____ Input material

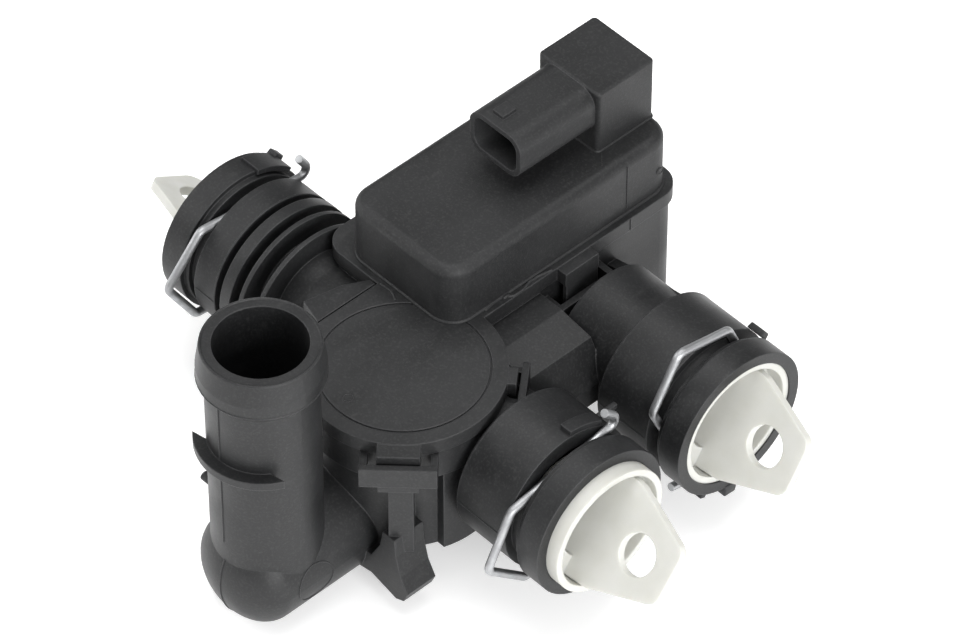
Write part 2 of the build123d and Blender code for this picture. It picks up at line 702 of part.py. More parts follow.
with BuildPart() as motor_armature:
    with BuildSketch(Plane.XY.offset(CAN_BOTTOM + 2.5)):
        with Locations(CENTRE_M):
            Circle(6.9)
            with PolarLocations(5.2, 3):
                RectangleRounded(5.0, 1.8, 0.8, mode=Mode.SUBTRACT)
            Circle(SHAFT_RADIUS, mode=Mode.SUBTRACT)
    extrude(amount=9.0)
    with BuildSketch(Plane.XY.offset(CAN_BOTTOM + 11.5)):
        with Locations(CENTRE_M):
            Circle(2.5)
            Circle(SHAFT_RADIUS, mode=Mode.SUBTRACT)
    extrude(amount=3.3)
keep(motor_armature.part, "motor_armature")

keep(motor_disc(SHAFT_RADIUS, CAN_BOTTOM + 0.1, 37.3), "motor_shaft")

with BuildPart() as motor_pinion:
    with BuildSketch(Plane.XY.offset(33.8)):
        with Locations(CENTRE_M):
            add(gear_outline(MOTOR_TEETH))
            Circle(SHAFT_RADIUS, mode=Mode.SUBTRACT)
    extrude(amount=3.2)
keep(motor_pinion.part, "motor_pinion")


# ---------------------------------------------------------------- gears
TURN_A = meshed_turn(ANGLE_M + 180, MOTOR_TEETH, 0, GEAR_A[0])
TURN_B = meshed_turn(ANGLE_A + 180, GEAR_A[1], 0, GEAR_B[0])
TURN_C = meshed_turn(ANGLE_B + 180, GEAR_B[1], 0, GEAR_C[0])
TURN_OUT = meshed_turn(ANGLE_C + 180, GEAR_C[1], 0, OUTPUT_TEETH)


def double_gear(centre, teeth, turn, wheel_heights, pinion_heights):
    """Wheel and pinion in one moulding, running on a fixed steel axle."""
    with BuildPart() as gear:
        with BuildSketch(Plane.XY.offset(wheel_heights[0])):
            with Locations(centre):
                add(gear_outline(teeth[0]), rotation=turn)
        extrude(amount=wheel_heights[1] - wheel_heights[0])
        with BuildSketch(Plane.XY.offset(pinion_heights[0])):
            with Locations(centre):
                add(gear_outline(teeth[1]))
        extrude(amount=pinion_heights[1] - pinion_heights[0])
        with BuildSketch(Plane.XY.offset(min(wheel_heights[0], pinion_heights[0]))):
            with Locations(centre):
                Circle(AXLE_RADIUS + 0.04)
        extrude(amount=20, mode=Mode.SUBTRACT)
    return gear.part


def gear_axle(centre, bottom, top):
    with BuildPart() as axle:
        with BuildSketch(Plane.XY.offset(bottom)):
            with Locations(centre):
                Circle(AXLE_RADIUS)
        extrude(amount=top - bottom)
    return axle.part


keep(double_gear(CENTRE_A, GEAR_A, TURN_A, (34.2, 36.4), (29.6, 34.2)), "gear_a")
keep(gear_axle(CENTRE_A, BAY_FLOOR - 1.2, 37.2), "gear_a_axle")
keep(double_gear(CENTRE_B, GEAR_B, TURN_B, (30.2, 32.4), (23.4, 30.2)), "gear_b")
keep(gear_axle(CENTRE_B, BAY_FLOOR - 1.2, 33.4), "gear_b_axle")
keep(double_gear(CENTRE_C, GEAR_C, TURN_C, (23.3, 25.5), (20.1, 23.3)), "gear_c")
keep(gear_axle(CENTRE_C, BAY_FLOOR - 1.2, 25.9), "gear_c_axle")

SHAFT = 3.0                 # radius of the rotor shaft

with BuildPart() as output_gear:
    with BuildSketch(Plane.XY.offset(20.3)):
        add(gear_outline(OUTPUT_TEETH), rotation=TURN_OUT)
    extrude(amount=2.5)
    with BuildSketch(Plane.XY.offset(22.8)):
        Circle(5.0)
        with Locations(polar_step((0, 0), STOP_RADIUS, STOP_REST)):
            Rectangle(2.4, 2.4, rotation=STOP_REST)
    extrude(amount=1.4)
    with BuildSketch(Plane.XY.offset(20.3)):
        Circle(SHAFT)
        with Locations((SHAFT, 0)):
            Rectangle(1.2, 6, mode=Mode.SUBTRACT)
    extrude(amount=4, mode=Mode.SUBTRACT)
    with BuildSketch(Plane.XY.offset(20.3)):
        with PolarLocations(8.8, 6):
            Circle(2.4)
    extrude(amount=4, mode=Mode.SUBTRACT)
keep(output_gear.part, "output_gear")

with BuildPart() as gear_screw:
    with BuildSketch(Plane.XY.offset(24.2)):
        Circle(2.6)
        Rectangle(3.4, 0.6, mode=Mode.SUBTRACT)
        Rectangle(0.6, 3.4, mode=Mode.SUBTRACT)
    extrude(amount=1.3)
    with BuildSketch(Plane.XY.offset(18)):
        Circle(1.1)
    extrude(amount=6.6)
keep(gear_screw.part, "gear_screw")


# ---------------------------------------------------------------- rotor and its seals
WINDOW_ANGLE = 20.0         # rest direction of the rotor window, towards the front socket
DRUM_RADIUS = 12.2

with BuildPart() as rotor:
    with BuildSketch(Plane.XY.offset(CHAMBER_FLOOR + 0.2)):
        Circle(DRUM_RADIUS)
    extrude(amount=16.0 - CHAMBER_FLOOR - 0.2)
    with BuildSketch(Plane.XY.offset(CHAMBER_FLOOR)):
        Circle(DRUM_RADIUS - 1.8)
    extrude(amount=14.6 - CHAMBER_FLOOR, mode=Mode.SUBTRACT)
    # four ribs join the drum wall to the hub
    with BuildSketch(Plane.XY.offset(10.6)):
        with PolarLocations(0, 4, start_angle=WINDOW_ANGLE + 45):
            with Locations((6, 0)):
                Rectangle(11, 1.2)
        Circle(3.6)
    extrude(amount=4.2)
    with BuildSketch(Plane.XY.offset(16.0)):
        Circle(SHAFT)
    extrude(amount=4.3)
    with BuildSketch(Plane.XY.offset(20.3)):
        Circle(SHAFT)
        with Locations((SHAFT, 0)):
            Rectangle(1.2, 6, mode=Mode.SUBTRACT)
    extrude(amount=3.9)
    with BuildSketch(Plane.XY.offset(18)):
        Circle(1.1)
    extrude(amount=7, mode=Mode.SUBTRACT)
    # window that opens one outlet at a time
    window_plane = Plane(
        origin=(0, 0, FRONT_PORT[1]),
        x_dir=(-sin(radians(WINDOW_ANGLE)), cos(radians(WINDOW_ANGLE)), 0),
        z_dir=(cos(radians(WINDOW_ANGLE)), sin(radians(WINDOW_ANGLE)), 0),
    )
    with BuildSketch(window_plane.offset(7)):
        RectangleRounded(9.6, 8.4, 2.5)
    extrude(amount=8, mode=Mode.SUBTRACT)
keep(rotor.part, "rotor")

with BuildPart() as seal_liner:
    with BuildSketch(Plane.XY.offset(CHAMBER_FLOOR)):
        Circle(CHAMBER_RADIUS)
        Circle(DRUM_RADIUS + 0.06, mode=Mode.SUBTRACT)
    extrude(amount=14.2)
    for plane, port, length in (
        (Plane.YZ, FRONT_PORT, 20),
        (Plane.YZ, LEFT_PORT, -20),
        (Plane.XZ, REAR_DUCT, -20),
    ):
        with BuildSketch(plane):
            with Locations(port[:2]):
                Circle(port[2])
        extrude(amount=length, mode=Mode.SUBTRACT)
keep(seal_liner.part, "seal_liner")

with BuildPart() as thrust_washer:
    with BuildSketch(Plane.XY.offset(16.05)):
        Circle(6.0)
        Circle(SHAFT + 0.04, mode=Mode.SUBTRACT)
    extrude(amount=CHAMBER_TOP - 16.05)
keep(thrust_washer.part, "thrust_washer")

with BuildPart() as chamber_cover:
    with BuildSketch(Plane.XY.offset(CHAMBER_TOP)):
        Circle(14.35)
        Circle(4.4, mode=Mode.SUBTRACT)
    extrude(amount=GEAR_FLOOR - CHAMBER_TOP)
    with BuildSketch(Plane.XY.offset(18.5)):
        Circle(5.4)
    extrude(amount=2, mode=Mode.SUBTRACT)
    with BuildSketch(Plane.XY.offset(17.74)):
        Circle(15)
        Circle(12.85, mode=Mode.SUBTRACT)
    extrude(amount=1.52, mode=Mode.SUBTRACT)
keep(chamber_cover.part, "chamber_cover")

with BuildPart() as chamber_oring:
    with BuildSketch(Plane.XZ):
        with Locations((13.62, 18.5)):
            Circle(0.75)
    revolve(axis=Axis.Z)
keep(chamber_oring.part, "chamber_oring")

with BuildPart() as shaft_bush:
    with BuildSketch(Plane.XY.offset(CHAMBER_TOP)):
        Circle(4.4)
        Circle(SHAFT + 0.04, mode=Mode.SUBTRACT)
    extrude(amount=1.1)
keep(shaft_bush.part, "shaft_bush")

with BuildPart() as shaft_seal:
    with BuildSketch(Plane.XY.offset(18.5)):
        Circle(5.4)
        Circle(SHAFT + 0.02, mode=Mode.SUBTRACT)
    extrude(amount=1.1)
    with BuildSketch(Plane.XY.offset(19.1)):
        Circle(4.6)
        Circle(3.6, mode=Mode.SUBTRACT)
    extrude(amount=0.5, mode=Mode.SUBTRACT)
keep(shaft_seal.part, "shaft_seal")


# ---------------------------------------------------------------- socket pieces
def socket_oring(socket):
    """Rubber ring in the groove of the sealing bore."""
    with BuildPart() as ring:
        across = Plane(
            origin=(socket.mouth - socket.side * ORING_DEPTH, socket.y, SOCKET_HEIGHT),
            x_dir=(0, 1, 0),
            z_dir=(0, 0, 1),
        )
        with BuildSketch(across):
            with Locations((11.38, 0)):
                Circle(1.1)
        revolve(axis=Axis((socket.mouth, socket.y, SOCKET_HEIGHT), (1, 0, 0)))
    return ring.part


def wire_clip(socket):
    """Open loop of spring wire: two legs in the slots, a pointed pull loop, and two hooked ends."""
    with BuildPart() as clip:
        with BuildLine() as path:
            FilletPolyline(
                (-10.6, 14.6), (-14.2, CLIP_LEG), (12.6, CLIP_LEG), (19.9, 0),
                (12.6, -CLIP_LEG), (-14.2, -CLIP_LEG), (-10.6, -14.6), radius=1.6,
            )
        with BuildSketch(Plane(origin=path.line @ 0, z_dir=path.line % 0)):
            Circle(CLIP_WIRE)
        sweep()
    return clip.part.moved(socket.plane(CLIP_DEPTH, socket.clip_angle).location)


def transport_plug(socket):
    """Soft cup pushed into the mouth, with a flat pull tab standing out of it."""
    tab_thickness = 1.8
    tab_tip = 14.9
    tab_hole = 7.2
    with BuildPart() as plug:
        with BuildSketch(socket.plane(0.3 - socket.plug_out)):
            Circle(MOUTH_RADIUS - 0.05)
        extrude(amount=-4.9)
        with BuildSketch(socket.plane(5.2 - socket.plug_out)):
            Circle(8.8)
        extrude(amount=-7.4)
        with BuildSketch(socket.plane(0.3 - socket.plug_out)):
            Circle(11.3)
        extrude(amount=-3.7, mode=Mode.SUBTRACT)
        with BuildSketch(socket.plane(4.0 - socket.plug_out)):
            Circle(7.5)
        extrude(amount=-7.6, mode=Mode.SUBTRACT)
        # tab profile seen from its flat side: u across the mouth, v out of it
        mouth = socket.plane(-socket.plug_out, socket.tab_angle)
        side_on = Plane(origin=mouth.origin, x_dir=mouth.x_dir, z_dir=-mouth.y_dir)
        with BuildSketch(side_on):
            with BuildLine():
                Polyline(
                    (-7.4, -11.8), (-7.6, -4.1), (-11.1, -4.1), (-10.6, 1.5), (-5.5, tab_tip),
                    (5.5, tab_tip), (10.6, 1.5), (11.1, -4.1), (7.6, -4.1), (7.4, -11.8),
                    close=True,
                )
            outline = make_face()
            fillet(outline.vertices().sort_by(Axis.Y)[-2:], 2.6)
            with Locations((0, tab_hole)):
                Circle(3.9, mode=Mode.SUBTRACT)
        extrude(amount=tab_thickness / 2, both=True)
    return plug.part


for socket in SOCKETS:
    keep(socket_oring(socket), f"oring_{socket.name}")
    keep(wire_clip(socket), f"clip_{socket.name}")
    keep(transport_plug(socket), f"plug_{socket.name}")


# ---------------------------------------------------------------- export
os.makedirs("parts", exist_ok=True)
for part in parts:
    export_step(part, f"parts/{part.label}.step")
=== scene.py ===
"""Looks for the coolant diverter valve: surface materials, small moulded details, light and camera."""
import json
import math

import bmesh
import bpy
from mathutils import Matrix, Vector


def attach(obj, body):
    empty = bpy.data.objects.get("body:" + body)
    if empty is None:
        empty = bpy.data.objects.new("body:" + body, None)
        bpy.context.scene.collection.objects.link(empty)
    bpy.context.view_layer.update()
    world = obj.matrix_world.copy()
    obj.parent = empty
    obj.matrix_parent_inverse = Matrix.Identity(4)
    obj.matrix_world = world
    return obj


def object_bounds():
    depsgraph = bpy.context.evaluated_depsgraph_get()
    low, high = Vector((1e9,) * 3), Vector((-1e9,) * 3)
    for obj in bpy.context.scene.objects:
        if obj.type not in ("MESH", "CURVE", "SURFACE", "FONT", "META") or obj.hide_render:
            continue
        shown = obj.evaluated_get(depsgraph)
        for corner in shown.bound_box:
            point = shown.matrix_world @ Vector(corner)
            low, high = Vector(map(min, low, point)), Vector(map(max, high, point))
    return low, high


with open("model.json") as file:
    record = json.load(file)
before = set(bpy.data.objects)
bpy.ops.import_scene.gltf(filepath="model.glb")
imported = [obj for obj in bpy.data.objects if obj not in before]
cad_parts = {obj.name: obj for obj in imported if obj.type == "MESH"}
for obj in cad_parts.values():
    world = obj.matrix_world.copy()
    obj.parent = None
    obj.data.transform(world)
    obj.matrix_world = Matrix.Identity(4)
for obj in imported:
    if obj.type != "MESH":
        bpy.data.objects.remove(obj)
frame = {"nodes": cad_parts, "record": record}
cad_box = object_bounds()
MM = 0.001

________
____ Input material

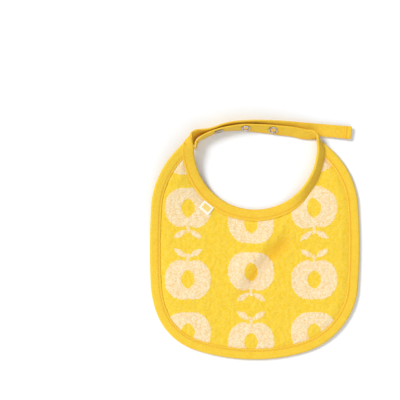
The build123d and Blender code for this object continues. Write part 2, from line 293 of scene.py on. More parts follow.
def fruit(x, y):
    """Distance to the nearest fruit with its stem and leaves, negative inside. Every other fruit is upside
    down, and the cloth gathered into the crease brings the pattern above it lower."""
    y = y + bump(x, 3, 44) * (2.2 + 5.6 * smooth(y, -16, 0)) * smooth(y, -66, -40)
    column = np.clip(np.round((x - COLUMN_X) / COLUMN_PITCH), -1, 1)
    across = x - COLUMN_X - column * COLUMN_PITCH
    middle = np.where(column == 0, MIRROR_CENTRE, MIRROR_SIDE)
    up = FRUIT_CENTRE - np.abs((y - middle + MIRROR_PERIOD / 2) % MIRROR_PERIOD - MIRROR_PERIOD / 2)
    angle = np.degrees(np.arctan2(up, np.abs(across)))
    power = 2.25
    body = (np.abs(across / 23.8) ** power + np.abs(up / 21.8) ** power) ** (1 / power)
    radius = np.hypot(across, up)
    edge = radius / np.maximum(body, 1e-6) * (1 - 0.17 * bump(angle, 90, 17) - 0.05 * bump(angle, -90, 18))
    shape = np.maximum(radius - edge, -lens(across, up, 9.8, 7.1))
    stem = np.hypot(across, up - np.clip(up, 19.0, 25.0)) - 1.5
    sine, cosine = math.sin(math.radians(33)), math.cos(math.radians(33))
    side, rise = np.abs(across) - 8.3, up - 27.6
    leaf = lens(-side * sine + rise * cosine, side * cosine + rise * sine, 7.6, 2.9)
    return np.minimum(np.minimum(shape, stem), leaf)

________

What the task requires — Transcribe precisely the lines between the one that contains "Write part 2 of" and the one that contains "keep(motor_disc(SHAFT_RADIUS, CAN_BOTTOM +", counting those two lines as part of the range.

Result —
Write part 2 of the build123d and Blender code for this picture. It picks up at line 702 of part.py. More parts follow.
with BuildPart() as motor_armature:
    with BuildSketch(Plane.XY.offset(CAN_BOTTOM + 2.5)):
        with Locations(CENTRE_M):
            Circle(6.9)
            with PolarLocations(5.2, 3):
                RectangleRounded(5.0, 1.8, 0.8, mode=Mode.SUBTRACT)
            Circle(SHAFT_RADIUS, mode=Mode.SUBTRACT)
    extrude(amount=9.0)
    with BuildSketch(Plane.XY.offset(CAN_BOTTOM + 11.5)):
        with Locations(CENTRE_M):
            Circle(2.5)
            Circle(SHAFT_RADIUS, mode=Mode.SUBTRACT)
    extrude(amount=3.3)
keep(motor_armature.part, "motor_armature")

keep(motor_disc(SHAFT_RADIUS, CAN_BOTTOM + 0.1, 37.3), "motor_shaft")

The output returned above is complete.